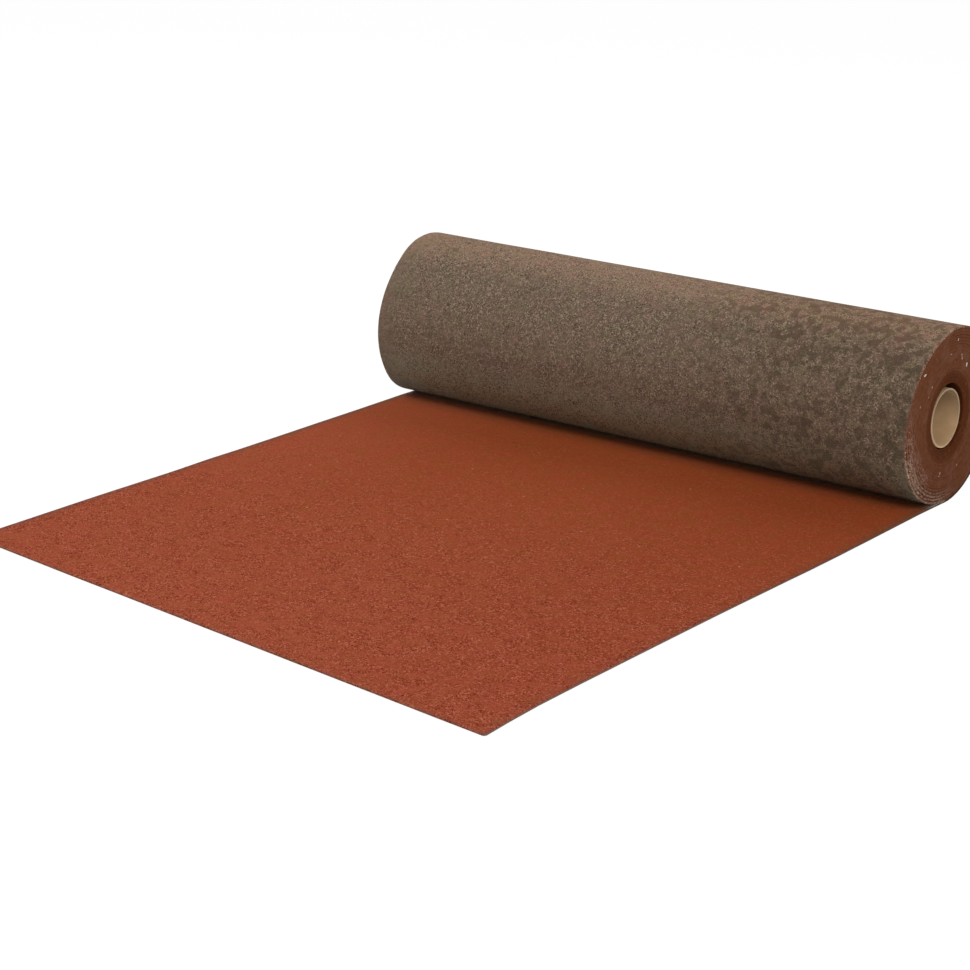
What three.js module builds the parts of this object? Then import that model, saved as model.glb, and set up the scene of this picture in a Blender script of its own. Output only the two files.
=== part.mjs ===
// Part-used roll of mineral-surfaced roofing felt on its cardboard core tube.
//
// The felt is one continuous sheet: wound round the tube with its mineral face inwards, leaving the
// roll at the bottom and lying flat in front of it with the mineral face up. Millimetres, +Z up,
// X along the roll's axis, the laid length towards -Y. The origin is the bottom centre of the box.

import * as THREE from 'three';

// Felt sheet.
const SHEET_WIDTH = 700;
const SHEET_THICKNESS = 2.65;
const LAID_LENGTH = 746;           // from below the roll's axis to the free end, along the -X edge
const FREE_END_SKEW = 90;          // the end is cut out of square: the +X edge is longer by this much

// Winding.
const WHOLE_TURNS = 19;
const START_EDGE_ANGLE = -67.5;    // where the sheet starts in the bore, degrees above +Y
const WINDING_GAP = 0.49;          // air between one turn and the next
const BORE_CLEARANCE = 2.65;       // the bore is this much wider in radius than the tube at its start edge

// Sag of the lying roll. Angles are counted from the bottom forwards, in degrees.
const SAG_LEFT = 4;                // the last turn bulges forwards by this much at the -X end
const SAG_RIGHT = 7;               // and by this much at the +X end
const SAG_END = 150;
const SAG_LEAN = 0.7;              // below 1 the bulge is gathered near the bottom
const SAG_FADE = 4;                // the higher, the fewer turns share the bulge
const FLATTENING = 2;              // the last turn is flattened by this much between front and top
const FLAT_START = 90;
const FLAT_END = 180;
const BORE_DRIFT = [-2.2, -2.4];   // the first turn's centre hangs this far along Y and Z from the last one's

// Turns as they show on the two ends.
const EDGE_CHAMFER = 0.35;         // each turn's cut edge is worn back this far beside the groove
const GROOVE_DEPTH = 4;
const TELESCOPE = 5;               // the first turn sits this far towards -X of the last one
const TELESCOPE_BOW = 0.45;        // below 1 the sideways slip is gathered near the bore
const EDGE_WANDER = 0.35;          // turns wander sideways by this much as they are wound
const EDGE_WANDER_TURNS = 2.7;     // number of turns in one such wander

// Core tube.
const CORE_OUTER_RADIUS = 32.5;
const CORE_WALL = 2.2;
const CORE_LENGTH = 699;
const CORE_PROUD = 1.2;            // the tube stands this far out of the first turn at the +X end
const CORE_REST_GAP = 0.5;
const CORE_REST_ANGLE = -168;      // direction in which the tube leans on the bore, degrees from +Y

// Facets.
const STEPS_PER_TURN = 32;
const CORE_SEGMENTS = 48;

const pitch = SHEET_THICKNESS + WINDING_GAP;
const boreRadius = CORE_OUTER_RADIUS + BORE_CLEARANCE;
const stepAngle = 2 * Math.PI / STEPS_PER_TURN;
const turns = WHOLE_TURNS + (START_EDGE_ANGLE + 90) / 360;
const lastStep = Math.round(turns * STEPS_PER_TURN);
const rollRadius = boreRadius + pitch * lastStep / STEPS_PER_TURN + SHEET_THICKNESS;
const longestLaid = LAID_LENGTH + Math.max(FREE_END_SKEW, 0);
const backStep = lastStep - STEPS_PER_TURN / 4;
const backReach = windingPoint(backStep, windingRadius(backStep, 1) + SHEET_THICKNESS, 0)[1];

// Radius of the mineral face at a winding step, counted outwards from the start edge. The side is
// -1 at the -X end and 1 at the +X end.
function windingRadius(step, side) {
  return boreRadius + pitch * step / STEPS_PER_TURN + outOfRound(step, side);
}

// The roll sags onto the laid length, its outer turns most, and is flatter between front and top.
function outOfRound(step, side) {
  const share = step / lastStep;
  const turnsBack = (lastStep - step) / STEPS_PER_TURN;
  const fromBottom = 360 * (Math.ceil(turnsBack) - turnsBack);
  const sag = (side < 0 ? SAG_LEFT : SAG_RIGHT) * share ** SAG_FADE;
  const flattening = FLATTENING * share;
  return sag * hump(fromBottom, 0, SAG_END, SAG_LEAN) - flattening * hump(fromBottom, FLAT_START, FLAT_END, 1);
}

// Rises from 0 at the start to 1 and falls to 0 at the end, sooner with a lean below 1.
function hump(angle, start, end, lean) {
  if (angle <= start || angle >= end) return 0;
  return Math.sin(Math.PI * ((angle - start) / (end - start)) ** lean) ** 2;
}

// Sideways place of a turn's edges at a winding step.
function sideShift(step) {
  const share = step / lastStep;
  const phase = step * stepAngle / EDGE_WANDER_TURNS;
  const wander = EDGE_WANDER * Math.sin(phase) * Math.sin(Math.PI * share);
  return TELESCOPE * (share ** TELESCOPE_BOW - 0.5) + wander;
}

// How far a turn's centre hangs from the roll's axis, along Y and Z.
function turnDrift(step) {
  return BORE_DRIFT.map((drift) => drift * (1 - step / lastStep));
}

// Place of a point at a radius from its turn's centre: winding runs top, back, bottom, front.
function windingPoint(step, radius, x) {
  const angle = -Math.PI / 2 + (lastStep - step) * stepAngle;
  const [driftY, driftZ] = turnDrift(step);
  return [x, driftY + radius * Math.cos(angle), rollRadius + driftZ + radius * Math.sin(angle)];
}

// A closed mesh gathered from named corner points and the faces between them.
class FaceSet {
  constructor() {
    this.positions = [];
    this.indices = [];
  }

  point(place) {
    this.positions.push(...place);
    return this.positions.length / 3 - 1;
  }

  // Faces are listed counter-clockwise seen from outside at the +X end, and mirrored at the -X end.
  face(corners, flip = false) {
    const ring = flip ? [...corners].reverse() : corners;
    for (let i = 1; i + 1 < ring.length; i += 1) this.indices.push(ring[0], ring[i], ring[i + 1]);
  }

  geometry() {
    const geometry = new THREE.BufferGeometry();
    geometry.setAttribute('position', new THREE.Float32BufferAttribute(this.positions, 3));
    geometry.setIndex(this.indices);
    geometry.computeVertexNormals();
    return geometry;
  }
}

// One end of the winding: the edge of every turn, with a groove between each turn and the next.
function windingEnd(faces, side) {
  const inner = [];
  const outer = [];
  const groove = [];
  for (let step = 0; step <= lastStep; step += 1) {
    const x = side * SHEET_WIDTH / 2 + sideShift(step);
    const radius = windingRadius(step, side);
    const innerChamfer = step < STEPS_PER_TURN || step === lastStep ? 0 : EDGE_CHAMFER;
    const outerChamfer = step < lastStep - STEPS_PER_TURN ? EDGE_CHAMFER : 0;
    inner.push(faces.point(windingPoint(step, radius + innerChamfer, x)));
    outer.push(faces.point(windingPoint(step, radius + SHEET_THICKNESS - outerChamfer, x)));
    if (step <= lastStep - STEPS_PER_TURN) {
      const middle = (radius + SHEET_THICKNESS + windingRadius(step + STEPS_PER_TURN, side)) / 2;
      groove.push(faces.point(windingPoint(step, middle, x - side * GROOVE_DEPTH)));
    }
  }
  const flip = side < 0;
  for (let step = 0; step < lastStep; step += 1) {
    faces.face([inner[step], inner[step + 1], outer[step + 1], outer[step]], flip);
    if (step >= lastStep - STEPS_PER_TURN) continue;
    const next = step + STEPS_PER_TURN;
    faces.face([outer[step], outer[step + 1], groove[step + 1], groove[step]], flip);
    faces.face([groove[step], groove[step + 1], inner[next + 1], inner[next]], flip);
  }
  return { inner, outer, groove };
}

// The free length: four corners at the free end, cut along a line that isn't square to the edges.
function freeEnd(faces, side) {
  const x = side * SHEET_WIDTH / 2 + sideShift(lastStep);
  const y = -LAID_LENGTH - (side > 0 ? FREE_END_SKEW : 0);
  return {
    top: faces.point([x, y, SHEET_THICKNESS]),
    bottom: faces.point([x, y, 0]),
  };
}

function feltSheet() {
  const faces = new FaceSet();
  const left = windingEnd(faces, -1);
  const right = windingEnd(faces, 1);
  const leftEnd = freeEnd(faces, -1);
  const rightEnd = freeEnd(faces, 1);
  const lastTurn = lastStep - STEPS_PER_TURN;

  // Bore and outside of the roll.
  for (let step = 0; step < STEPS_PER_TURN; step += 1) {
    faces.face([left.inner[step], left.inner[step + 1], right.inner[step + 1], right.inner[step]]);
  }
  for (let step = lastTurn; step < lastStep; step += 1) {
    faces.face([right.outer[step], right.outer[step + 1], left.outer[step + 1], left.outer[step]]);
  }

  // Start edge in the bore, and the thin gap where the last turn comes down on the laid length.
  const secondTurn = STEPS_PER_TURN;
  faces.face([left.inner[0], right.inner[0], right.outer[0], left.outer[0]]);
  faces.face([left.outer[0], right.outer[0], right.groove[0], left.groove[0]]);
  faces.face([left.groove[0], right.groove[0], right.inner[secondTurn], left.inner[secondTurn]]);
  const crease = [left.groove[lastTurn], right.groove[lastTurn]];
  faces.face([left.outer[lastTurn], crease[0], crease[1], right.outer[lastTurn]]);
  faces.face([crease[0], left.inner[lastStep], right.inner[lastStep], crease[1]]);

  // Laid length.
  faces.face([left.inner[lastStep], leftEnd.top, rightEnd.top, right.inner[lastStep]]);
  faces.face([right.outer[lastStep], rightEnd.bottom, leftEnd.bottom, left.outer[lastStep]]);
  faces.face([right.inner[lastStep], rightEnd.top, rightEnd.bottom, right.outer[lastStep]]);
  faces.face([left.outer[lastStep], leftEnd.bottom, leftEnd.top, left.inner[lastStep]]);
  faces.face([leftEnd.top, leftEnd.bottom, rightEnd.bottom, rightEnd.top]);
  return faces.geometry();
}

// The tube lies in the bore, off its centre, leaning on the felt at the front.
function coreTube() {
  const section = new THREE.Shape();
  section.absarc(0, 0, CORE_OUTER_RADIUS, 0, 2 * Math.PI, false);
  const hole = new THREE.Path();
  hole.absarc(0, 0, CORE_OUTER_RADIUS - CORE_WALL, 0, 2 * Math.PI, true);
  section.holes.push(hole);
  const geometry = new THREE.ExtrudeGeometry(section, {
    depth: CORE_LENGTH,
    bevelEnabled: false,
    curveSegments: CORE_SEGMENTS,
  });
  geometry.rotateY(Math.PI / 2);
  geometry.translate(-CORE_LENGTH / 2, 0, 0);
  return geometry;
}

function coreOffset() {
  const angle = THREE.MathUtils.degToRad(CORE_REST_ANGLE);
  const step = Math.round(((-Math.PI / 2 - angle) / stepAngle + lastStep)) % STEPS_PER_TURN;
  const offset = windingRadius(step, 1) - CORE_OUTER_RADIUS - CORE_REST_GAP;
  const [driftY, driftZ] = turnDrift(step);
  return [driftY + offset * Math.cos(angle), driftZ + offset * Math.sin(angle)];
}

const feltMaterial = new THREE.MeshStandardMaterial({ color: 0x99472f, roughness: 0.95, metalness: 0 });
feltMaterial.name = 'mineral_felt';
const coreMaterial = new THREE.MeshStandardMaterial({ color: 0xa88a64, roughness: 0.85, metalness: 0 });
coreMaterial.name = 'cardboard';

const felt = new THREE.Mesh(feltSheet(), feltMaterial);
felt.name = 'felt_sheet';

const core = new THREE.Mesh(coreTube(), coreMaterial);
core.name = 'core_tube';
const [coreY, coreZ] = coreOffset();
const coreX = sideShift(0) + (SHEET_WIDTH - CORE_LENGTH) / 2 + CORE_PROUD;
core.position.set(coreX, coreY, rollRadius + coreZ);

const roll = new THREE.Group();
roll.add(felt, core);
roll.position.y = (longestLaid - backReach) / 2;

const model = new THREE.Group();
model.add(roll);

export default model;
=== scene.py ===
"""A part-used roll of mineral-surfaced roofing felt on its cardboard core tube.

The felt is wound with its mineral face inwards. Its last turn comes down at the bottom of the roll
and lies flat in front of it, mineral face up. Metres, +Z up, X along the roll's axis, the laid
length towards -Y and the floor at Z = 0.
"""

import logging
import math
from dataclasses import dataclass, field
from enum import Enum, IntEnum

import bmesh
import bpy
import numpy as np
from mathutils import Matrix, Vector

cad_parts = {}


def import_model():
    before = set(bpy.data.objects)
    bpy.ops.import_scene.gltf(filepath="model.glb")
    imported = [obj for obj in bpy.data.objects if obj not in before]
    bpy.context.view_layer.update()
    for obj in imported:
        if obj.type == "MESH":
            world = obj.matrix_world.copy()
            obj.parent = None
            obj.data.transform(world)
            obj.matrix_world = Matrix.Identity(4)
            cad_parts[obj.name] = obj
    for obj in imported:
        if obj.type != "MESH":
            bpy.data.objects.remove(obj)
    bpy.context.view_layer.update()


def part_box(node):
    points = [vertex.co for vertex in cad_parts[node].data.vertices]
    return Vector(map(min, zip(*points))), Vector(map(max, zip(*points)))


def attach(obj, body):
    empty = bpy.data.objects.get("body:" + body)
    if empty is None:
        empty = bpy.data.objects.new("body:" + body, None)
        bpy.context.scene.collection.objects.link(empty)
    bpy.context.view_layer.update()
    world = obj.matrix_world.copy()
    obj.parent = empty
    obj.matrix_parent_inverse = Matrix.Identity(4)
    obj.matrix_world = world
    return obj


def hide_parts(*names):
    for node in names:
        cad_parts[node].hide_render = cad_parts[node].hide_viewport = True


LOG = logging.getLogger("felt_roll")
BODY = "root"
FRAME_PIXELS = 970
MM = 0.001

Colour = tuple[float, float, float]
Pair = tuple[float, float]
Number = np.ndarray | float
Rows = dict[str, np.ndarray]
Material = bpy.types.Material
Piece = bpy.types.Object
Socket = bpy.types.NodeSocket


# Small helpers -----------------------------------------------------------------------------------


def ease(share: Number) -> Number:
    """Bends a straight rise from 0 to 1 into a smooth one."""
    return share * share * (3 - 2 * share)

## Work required
With the first line being the one containing "obj.data.transform(world)" and the last line the one containing "if empty is", transcribe exactly the lines above that fall in that range.

## Task output
            obj.data.transform(world)
            obj.matrix_world = Matrix.Identity(4)
            cad_parts[obj.name] = obj
    for obj in imported:
        if obj.type != "MESH":
            bpy.data.objects.remove(obj)
    bpy.context.view_layer.update()


def part_box(node):
    points = [vertex.co for vertex in cad_parts[node].data.vertices]
    return Vector(map(min, zip(*points))), Vector(map(max, zip(*points)))


def attach(obj, body):
    empty = bpy.data.objects.get("body:" + body)
    if empty is None:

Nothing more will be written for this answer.